Para el primero, es fundamental el conocimiento de sí mismo. Sin temor ni falsa vergüenza, hemos de aprender a conocer también nuestras actitudes equivocadas y las oscuridades de nuestro corazón. El Apóstol advierte a la comunidad romana: “Como en pleno día, procedamos con dignidad: nada de comilonas y borracheras; nada de lujurias y desenfrenos; nada de rivalidades y envidias.”

Ciertamente San Pablo pudo haber ampliado la lista de aquellas cosas que mantienen a las personas en las tinieblas y, por tanto, en letargia espiritual. Para nosotros, los hombres, no es agradable descubrir nuestros lados sombríos, y ciertamente nos vemos tentados a pasarlos por alto o a no querer fijarnos bien en ellos.
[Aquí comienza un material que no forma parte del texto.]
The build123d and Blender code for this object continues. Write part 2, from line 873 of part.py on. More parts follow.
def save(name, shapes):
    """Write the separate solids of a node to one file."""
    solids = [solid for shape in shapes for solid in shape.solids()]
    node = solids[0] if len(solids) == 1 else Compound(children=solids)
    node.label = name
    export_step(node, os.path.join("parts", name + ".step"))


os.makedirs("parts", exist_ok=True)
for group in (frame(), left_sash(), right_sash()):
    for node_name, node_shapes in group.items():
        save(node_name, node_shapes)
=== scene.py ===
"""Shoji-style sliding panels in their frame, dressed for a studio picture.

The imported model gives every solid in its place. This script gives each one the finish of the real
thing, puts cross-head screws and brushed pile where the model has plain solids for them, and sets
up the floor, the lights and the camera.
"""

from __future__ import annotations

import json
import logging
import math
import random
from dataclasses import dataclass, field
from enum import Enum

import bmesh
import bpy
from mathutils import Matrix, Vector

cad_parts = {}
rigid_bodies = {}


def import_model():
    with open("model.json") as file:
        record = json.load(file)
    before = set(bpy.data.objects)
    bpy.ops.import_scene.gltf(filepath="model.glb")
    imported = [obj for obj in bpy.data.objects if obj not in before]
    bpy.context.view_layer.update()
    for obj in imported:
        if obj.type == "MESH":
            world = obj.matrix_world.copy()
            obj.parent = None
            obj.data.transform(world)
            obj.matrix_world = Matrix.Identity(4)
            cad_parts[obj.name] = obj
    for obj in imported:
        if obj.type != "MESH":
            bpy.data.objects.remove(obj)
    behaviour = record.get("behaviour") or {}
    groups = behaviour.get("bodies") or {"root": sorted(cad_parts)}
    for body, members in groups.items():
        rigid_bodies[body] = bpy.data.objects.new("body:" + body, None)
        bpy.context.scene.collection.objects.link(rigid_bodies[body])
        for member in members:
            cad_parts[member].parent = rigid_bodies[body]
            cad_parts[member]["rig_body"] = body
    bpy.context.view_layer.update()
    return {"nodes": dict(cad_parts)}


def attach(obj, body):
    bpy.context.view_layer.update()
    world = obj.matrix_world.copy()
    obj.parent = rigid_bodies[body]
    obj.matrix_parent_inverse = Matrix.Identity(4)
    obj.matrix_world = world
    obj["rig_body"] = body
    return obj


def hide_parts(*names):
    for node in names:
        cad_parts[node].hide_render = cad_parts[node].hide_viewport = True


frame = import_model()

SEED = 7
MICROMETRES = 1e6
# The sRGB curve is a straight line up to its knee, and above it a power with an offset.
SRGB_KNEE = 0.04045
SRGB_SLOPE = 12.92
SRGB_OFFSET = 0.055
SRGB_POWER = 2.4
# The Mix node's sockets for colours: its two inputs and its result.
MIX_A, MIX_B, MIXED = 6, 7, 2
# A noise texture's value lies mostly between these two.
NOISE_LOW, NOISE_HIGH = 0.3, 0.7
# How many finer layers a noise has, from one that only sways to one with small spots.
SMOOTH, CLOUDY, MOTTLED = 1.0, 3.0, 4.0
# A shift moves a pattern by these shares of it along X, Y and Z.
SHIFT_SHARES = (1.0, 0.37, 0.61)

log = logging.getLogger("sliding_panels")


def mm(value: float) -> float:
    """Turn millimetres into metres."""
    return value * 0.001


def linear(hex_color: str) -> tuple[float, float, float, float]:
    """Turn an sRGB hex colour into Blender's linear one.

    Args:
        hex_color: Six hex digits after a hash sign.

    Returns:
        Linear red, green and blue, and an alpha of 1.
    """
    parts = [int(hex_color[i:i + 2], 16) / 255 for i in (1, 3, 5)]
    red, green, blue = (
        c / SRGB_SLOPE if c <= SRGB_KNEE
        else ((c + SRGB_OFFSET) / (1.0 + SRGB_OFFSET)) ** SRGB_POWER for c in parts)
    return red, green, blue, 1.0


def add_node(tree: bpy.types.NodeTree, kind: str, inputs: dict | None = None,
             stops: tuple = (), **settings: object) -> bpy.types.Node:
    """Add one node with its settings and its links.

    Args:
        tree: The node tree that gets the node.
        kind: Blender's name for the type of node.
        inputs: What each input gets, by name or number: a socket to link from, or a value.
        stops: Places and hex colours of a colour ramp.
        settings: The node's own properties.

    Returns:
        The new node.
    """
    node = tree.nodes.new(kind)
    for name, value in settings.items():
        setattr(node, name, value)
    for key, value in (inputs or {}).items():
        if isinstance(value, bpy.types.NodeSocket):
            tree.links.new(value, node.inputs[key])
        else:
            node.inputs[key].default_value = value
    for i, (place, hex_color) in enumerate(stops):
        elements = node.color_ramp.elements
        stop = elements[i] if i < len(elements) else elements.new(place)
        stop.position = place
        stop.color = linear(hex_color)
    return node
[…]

Pero esto no es ni provechoso ni prudente, porque nuestro “corazón malo” no se transformará si simplemente cerramos los ojos frente a nuestras sombras. Si las pasamos por alto, nuestra religiosidad corre peligro de volverse artificial y carece de un sano realismo espiritual. Además, es insensata esta actitud, puesto que, tarde o temprano, igual tendremos que ser purificados para entrar en el Reino de Dios. Todo lo que avancemos en esta vida en relación a nuestra purificación, tanto nuestra cooperación activa como lo que permitamos obrar al Espíritu Santo, nos hará crecer en el amor y será un beneficio para las personas con las que convivimos.

El otro movimiento es el de “revestirnos del Señor Jesús”, lo cual significa la transformación en Cristo, que el Espíritu Santo nos concede con nuestra colaboración, para que lleguemos a ser perfectos como el Padre Celestial (cf. Mt 5,48).

Entonces, para estar preparados para el Retorno del Señor y adquirir la vigilancia necesaria, hemos de recorrer el camino de santidad y también prestar atención a los signos de los tiempos que preceden a la Segunda Venida de Cristo.